The laguna escondida had one Pochard and one Little Grebe and that was it so it was round to the east bank and the first hide looking across laguna de la casilla where Celeste was delighted to watch the rear end of a Kingfisher as she had never seen one before. At the second hide it was pretty dead too except for a nice female Shelduck and a Booted Eagle across in the eucalyptus tress which were receiving their afternoon adornment of Cormorants getting ready to roost. Three Marsh Harriers floated across and around and so did the Buzzard.

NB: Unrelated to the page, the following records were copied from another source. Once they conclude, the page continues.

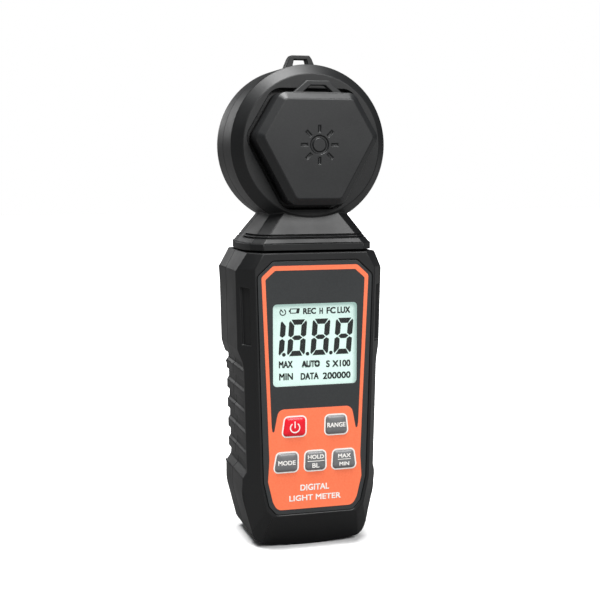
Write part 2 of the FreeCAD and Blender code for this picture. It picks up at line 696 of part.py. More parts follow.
# Front face of the cap, about the head's centre: wide at the top, and long below its widest level
CAP_FACE = [(13.1, 17.1), (21.5, 2.8), (8.85, -20.2), (-8.85, -20.2), (-21.5, 2.8), (-13.1, 17.1)]
CAP_BEVEL = 2.6
CAP_CORNER = 4.4
RECESS_GAP = 1.7

# Sun sign on the cap: radii of its ring, ends of a ray from the middle, stroke and number of rays
SIGN_RING = (2.6, 3.5)
SIGN_RAY = (4.7, 7.2)
SIGN_STROKE = 0.9
SIGN_RAYS = 8


def around_head(points):
    """Points about the head's centre, as points of the frame."""
    return [(x, z + size("head_centre")) for x, z in points]


def cap_outline(grow, corner):
    """Rounded hexagon of the cap's face, grown outwards."""
    return edges_of(rounded(around_head(grown(CAP_FACE, grow)), corner))


def neck_section(level, inset):
    """Neck outline at one level of its slope, pulled in by an inset."""
    low = size("flange_top")
    share = (level - low) / (size("neck_top") - low)
    centre = size("swivel_depth")
    steps = []
    for foot, head in zip(NECK_FOOT, NECK_HEAD):
        values = [start + (end - start) * share for start, end in zip(foot, head)]
        for index in range(0, len(values), 2):
            values[index] -= inset
            values[index + 1] += inset if values[index + 1] < centre - 1 else 0
        steps.append(tuple(values))
    return steps


def head_shell(label):
    """Round dish, sloping neck, flange, lanyard eye and the hollow inside, before it is split."""
    body = new_body(label)
    front, back = size("head_front"), size("head_back")
    rim, radius, bevel = size("head_rim_radius"), size("head_radius"), size("head_bevel")
    rear_bevel = size("head_rear_bevel")
    dish = [(front, 0), (front, rim), (front + bevel, radius), (back - rear_bevel, radius),
            (back, radius - rear_bevel), (back, 0)]
    turned("PartDesign::Revolution", body, "dish", dish, "head_centre")
    loft(body, "neck", "Z", "flange_top", mirrored(NECK_FOOT), "neck_top", mirrored(NECK_HEAD))
    pad(body, "neck_flange", "Z", "neck_base", "flange_top", [edges_of(mirrored(NECK_FLANGE))])
    eye = [(3.7, size("eye_top")), (4.6, size("eye_top") - 1.2), (5.9, 190.4), (6.4, 188.4)]
    opening = [(2.6, 193.0), (3.2, 190.4)]
    pad(body, "lanyard_eye", "Y", ("head_parting", -2.5), ("head_parting", 2.5),
        [edges_of(mirrored(eye)), edges_of(mirrored(opening))])
    wall = size("head_wall")
    room = [(-7.1, 0), (-7.1, radius - wall - 2.4), (-4.6, radius - wall), (back - wall, radius - wall),
            (back - wall, 0)]
    turned("PartDesign::Groove", body, "inside", room, "head_centre")
    axis_y = size("swivel_depth")
    pocket(body, "cable_way", "Z", ("neck_base", 5.1), 136.0, [circle(0, axis_y, 8.0)])
    pocket(body, "pivot_seat", "Z", ("neck_base", 2.95), ("neck_base", 5.1), [circle(0, axis_y, 7.05)])
    pocket(body, "pivot_hole", "Z", ("neck_base", -1.0), ("neck_base", 2.95), [circle(0, axis_y, 4.45)])
    return body


def front_shell():
    body = head_shell("head_front_shell")
    pocket(body, "split", "Y", "head_parting", 30.0, [edges_of(rectangle(45, 100, 210))])
    pocket(body, "cap_recess", "Y", "head_front", "recess_floor",
           [cap_outline(CAP_BEVEL + RECESS_GAP, CAP_CORNER + RECESS_GAP)])
    middle = around_head([(0, 0)])
    pad(body, "cap_collar", "Y", "recess_floor", ("recess_floor", -3.2), circles(middle, "collar_radius"))
    pocket(body, "aperture", "Y", ("head_front", -2.0), -7.0, circles(middle, "aperture_radius"))
    neck_grooves(body, -30.0, 0.5, front_groove_core)
    spots = around_head(HEAD_SCREWS)
    pad(body, "screw_bosses", "Y", -7.3, "head_parting", circles(spots, 2.8))
    pocket(body, "screw_pilots", "Y", "head_parting", -2.0, circles(spots, "pilot_radius"))
    pad(body, "sensor_bosses", "Y", -7.3, -1.8, circles(sensor_screw_spots(), 2.2))
    pocket(body, "sensor_pilots", "Y", -1.8, -6.4, circles(sensor_screw_spots(), "small_pilot_radius"))
    return body


def neck_grooves(body, outer_y, inner_y, core):
    """Two thin grooves round one half of the neck, up to a break before the parting line."""
    around = [(40, outer_y), (40, inner_y), (-40, inner_y), (-40, outer_y)]
    for index, level in enumerate(NECK_GROOVES, start=1):
        loops = [edges_of(around), edges_of(core(level))]
        pocket(body, f"neck_groove_{index}", "Z", level, level + NECK_GROOVE_WIDTH, loops)


def front_groove_core(level):
    """What a groove leaves of the neck's front half at one level."""
    front, corner = neck_section(level, GROOVE_INSET)[:2]
    side_x = corner[0] + 1.4
    return mirrored_sides([front, corner, (side_x, 0.2)])


def rear_groove_core(level):
    """What a groove leaves of the neck's rear half at one level."""
    corner, back = neck_section(level, GROOVE_INSET)[2:]
    side_x = corner[0] + 1.2
    return mirrored_sides([(back[0], back[1] - GROOVE_INSET), (corner[0], corner[1] - GROOVE_INSET),
                           (side_x, 8.9)])


def mirrored_sides(right):
    return right + [(-x, y) for x, y in reversed(right)]


def sensor_screw_spots():
    return around_head([(19.0 * math.cos(math.radians(angle)), 19.0 * math.sin(math.radians(angle)))
                        for angle in SENSOR_SCREW_ANGLES])


def rear_shell():
    body = head_shell("head_rear_shell")
    pocket(body, "split", "Y", "head_parting", -30.0, [edges_of(rectangle(45, 100, 210))])
    neck_grooves(body, 30.0, 8.6, rear_groove_core)
    spots = around_head(HEAD_SCREWS)
    pad(body, "screw_bosses", "Y", "head_parting", ("head_back", -2.0), circles(spots, "boss_radius"))
    pocket(body, "screw_wells", "Y", ("head_back", 1.0), "head_screw_seat", circles(spots, "well_radius"))
    pocket(body, "screw_holes", "Y", "head_screw_seat", "head_parting", circles(spots, "hole_radius"))
    return body


def head_screws():
    return group("head_screws", [screw(f"head_screw_{index}", "head_screw_seat", -1.0, at)
                                 for index, at in enumerate(around_head(HEAD_SCREWS), start=1)])


def crown_via(edge_y, edge_radius, apex_y):
    """Point half way up a spherical crown that is centred on the head's axis, as (y, radius)."""
    rise = edge_y - apex_y
    ball = (edge_radius ** 2 + rise ** 2) / (2 * rise)
    half_angle = math.asin(edge_radius / ball) / 2
    return (apex_y + ball * (1 - math.cos(half_angle)), ball * math.sin(half_angle))


def diffuser_dome():
    """Milky dome over the sensor: a flange behind the wall, a short barrel and a shallow crown."""
    body = new_body("diffuser_dome")
    outer = [(-5.6, 0), (-5.6, 15.4), (-7.1, 15.4), (-7.1, 13.9), (-9.8, 13.9),
             (-14.0, 0) + crown_via(-9.8, 13.9, -14.0)]
    turned("PartDesign::Revolution", body, "shell", outer, "head_centre")
    inner = [(-5.0, 0), (-5.0, 11.8), (-9.0, 11.8), (-12.8, 0) + crown_via(-9.0, 11.8, -12.8)]
    turned("PartDesign::Groove", body, "hollow", inner, "head_centre")
    return body


def sensor_parts():
    """Holder, colour filter, photodiode, sensor board and what is on it."""
    centre = (0, size("head_centre"))
    holder_body = rod("holder_body", "Y", 15.4, -5.6, -1.8, centre)
    holder_rooms = fused("holder_rooms", [rod("filter_room", "Y", 6.3, -5.7, -4.3, centre),
                                          rod("diode_room", "Y", 4.2, -4.4, -1.7, centre)])
    holder = cut("sensor_holder", holder_body, holder_rooms)
    colour_filter = rod("colour_filter", "Y", 6.2, -5.6, -4.3, centre)
    diode = rod("photodiode", "Y", 4.1, -4.3, -1.8, centre)
    board_blank = rod("sensor_board_blank", "Y", 21.4, -1.8, -0.2, centre)
    holes = fused("sensor_board_holes", [rod(f"sensor_hole_{index}", "Y", 1.05, -2.0, 0.0, at)
                                         for index, at in enumerate(sensor_screw_spots(), start=1)])
    board = cut("sensor_board", board_blank, holes)
    amplifier = block("amplifier_chip", (-3.0, 3.0), (-0.2, 1.3), (161.0, 166.0))
    connector = block("sensor_connector", (-4.0, 4.0), (-0.2, 5.4), (144.0, 150.0))
    screws = group("sensor_screws", [screw(f"sensor_screw_{index}", -0.2, -6.0, at, 0.9, 1.7)
                                     for index, at in enumerate(sensor_screw_spots(), start=1)])
    cable = rod("upper_sensor_cable", "Z", "cable_radius", 112.0, 144.0, (0, size("swivel_depth")))
    return [holder, colour_filter, diode, board, amplifier, connector, screws, cable]


def light_sign():
    """Loops of the plain sun sign on the cap: a ring and eight short rays round it."""
    centre = size("head_centre")
    inner, outer = SIGN_RING
    near, far = SIGN_RAY
    half = SIGN_STROKE / 2
    loops = [circle(0, centre, outer), circle(0, centre, inner)]
    for index in range(SIGN_RAYS):
        turn = math.tau * index / SIGN_RAYS
        along = V(math.sin(turn), math.cos(turn), 0)
        across = V(math.cos(turn), -math.sin(turn), 0) * half
        middle = V(0, centre, 0)
        corners = [middle + along * near - across, middle + along * far - across,
                   middle + along * far + across, middle + along * near + across]
        loops.append(edges_of([(corner.x, corner.y) for corner in corners]))
    return loops


def sensor_cap():
    """Hexagonal cap: straight walls, a bevelled face with a sun sign, a socket and a tether eye."""
    body = new_body("sensor_cap")
    shoulder = ("cap_front", CAP_BEVEL)
    pad(body, "walls", "Y", ("recess_floor", -0.15), shoulder, [cap_outline(CAP_BEVEL, CAP_CORNER)])
    pad(body, "face", "Y", shoulder, "cap_front", [cap_outline(CAP_BEVEL, CAP_CORNER)], -45)
    eye = [(4.35, 183.2), (5.1, 182.5), (9.9, 178.4), (10.2, 176.5)]
    opening = [(2.85, 181.4), (5.8, 178.9)]
    pad(body, "tether_eye", "Y", ("cap_front", 2.3), ("cap_front", 5.3),
        [edges_of(mirrored(eye)), edges_of(mirrored(opening))])
    pocket(body, "light_sign", "Y", "cap_front", ("cap_front", size("sign_depth")), light_sign())
    centre = size("head_centre")
    socket = size("collar_radius") + size("running_gap")
    pocket(body, "socket", "Y", ("recess_floor", 1.0), ("recess_floor", -6.0), [circle(0, centre, socket)])
    return body


# ---------------------------------------------------------------- build, check and write

def build_all():
    """Every sub-part of the meter."""
    parts = [front_case(), rear_case(), case_screws(), face_overlay()]
    parts += display_parts()
    parts.append(main_board())
    parts += board_parts()
    parts += [key(name) for name in KEYS]
    parts += [key_switch(name) for name in KEYS]
    parts.append(lower_cable())
    parts += battery_parts()
    parts += [battery_door(), door_screw()]
    pivot_parts, washer = swivel_parts()
    parts += pivot_parts + [washer]
    parts += [front_shell(), rear_shell(), head_screws(), diffuser_dome()]
    parts += sensor_parts()
    parts.append(sensor_cap())
    return parts


def check_and_write(parts):
    """Stop on any failed object or bad solid, then write one file per sub-part."""
    doc.recompute()
    for item in doc.Objects:
        if "Invalid" in item.State or "Error" in item.State:
            raise RuntimeError(f"{item.Label} failed: {item.State}")
    os.makedirs("parts", exist_ok=True)
    for item in parts:
        if item.Shape.isNull() or not item.Shape.isValid():
            raise RuntimeError(f"{item.Label} has a bad shape")
        item.Label = item.Name
        item.Shape.exportStep(f"parts/{item.Label}.step")
        box = item.Shape.BoundBox
        print(f"{item.Label}: {len(item.Shape.Solids)} solid(s), {item.Shape.Volume:.1f} mm3, "
              f"z {box.ZMin:.1f} to {box.ZMax:.1f}")
    whole = Part.Compound([item.Shape for item in parts]).BoundBox
    print(f"{len(parts)} sub-parts, {whole.XLength:.1f} x {whole.YLength:.1f} x {whole.ZLength:.1f} mm")


check_and_write(build_all())
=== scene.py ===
# %% [markdown]
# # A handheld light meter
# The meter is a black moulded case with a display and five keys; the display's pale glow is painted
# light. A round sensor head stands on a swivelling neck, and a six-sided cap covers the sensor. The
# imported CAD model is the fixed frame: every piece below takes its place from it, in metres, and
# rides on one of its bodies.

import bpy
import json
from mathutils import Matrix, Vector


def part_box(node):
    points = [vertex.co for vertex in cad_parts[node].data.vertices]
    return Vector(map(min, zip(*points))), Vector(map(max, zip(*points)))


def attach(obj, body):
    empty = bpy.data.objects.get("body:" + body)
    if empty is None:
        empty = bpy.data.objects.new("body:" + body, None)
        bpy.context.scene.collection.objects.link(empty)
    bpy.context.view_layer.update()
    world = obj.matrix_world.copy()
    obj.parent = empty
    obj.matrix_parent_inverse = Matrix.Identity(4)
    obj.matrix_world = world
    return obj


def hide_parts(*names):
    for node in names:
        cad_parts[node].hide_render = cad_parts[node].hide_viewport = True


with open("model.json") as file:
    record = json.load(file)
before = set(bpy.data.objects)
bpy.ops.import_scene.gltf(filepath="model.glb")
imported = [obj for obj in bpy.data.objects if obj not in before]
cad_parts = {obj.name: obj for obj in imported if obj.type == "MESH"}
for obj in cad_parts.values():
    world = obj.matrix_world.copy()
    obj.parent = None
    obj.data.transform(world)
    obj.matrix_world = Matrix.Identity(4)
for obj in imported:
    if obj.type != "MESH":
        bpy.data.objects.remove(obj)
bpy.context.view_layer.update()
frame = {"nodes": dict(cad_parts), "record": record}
print("nodes:", len(frame["nodes"]))

# %% Modules, and the millimetre
import json
import math

import bmesh
import bpy
from mathutils import Matrix, Vector

MM = 0.001
scene = bpy.context.scene


def front_and_back(node):
    """Levels of a CAD node's front and back along Y, in millimetres."""
    low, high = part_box(node)
    return low[1] / MM, high[1] / MM


# %% [markdown]
# ## Camera
# A long lens from a little left of the meter and above its middle keeps its uprights nearly
# parallel, as in a catalogue view. The lens is given for a 36 mm wide square sensor.

# %% Camera
CAMERA_PLACE = Vector((-0.1262, -0.4440, 0.1522))
CAMERA_AIM = Vector((0.2693, 0.9559, -0.1172))
FOCAL_LENGTH, SENSOR_WIDTH = 69.4, 36.0
NEAREST_SEEN = 0.01

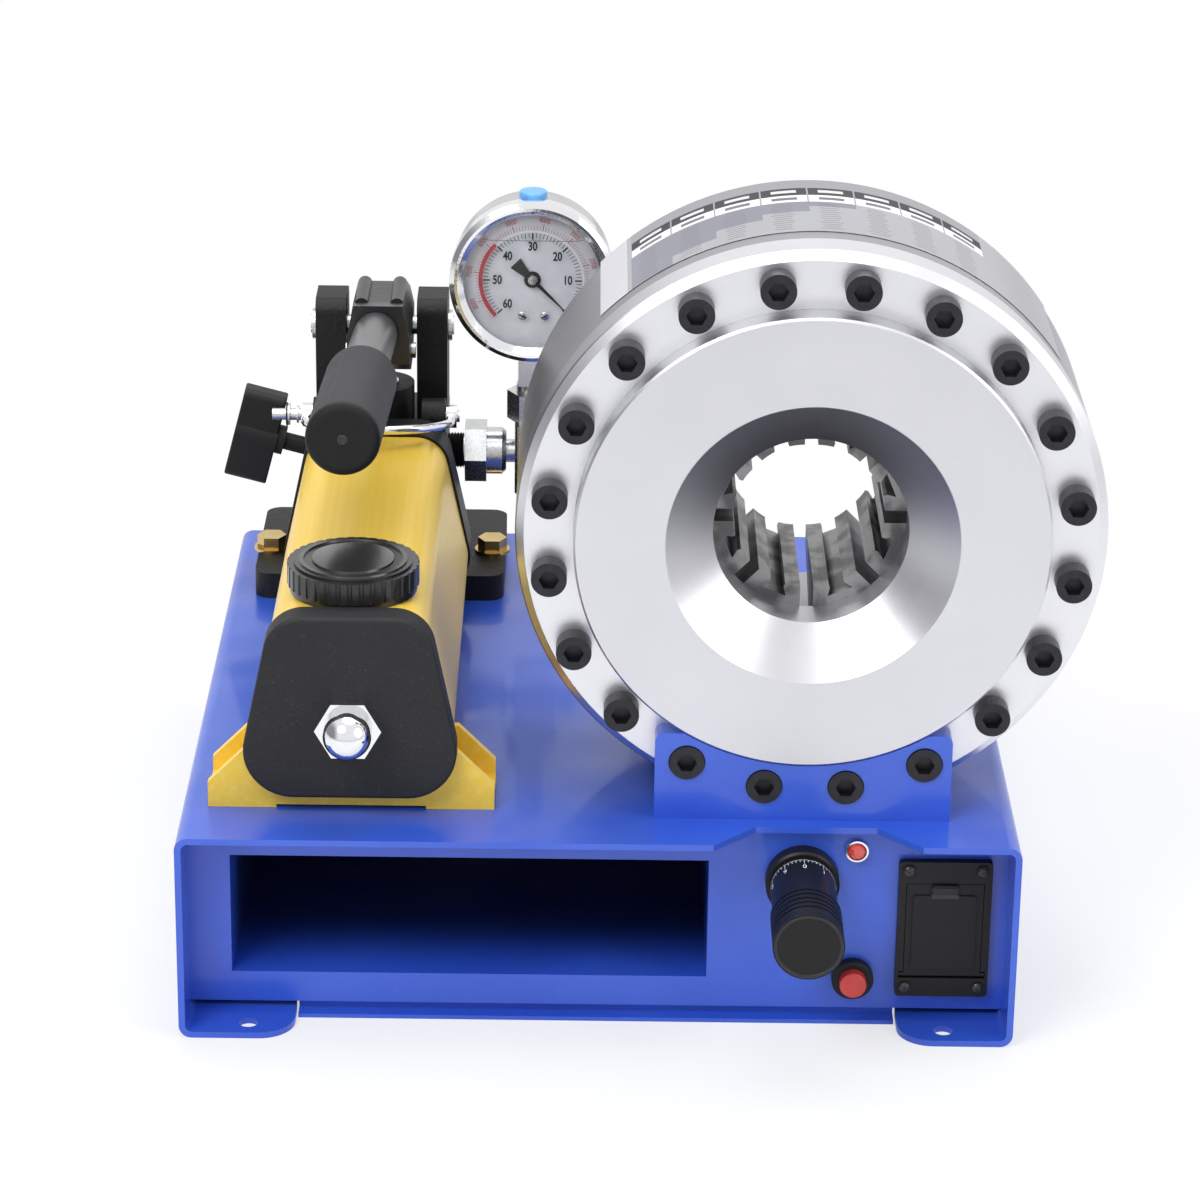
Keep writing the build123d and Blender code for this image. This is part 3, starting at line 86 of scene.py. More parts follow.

From there it was down to the seawatch mirador and Celeste delighted herself by being the first to spot a female Kestrel which caught a grasshopper before her eyes. From the mirador there was several hundred gulls to be seen on a calm sea and in amongst them 5 Shelduck, a single Black-necked Grebe and a single female/imm. Common Scoter. A Great Skua -I still like the old Shetland name of Bonxie - flew in from the east then changed its mind and flew back and out to sea. By that time the sun was sinking fast so it was time to go back and it was then, just after the second hide, that we had what for me was the bird of the day, a lovely Short-eared Owl which posed beautifully on a post for a few moments before floating off with those enormously deep wing beats and we lost it. The youngsters and myself pushed on an just before the bridge we picked the owl up again as it was hunting and watched it for several minutes to make a thoroughly good end to an afternoon.

Extra: A Red-breasted Merganser has been seen off Retamar, Almería, and in l'Estartit (Girona) a Red-footed Booby, the second for Europe, has been hanging around for 5 days now, in fact, whilst I was down at the ponds a friend texted me to say that he just seen it. It is possible to go off friends at times.